## What you will do
Give back, exactly as written, the lines from the beginning of the listing through the one that contains "edge_band_bevel = 1.0".

## Data segment
=-=-=-=-=

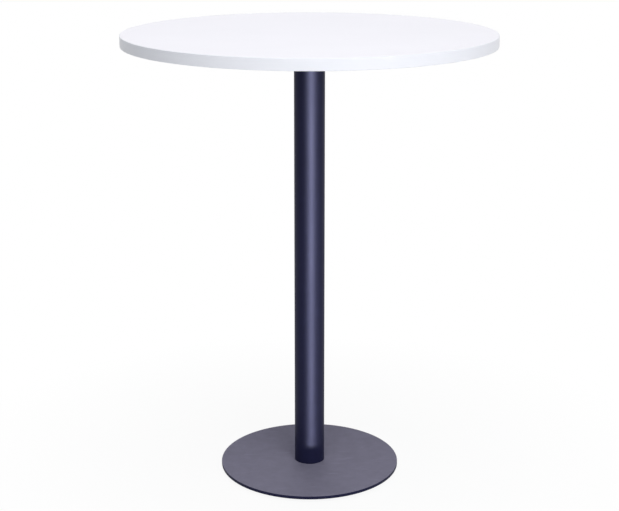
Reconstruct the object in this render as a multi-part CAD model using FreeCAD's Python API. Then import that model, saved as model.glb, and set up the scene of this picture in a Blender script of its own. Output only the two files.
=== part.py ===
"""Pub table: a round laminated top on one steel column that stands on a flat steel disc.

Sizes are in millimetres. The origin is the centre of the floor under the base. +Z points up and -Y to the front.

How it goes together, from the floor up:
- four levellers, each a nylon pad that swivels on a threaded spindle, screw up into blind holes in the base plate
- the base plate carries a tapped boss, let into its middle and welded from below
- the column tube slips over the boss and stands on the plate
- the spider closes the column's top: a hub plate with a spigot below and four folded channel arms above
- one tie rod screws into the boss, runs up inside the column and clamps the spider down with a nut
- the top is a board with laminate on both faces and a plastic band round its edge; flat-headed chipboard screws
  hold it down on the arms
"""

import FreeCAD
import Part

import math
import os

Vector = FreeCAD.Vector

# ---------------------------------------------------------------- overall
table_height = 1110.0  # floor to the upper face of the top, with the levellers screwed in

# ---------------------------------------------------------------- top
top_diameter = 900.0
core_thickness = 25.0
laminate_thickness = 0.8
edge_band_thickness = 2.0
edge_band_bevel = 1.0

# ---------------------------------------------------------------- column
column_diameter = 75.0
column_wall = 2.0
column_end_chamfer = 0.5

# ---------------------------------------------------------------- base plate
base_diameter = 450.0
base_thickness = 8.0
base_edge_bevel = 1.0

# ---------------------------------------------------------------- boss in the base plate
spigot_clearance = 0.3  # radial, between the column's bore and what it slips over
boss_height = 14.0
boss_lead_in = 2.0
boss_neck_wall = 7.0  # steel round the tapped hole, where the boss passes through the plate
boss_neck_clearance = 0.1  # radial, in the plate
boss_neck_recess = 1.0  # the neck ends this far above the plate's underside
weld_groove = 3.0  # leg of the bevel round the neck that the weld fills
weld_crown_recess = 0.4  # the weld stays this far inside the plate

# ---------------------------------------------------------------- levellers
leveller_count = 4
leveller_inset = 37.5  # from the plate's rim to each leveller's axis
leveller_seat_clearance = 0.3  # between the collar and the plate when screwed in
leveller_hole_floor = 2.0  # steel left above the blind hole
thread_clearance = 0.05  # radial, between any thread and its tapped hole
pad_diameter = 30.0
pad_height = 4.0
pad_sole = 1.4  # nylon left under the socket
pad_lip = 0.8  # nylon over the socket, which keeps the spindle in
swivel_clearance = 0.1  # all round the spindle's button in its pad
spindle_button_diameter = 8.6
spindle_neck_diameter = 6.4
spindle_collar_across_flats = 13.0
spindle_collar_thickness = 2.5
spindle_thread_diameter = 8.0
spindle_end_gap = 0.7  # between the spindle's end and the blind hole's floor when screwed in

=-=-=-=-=

## Response for this exercise
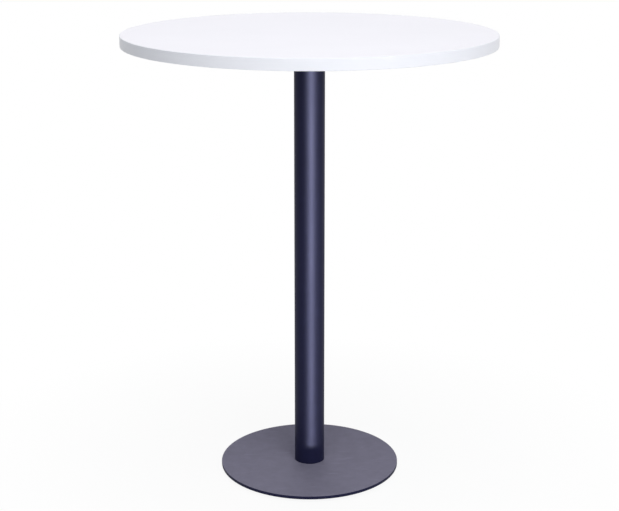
Reconstruct the object in this render as a multi-part CAD model using FreeCAD's Python API. Then import that model, saved as model.glb, and set up the scene of this picture in a Blender script of its own. Output only the two files.
=== part.py ===
"""Pub table: a round laminated top on one steel column that stands on a flat steel disc.

Sizes are in millimetres. The origin is the centre of the floor under the base. +Z points up and -Y to the front.

How it goes together, from the floor up:
- four levellers, each a nylon pad that swivels on a threaded spindle, screw up into blind holes in the base plate
- the base plate carries a tapped boss, let into its middle and welded from below
- the column tube slips over the boss and stands on the plate
- the spider closes the column's top: a hub plate with a spigot below and four folded channel arms above
- one tie rod screws into the boss, runs up inside the column and clamps the spider down with a nut
- the top is a board with laminate on both faces and a plastic band round its edge; flat-headed chipboard screws
  hold it down on the arms
"""

import FreeCAD
import Part

import math
import os

Vector = FreeCAD.Vector

# ---------------------------------------------------------------- overall
table_height = 1110.0  # floor to the upper face of the top, with the levellers screwed in

# ---------------------------------------------------------------- top
top_diameter = 900.0
core_thickness = 25.0
laminate_thickness = 0.8
edge_band_thickness = 2.0
edge_band_bevel = 1.0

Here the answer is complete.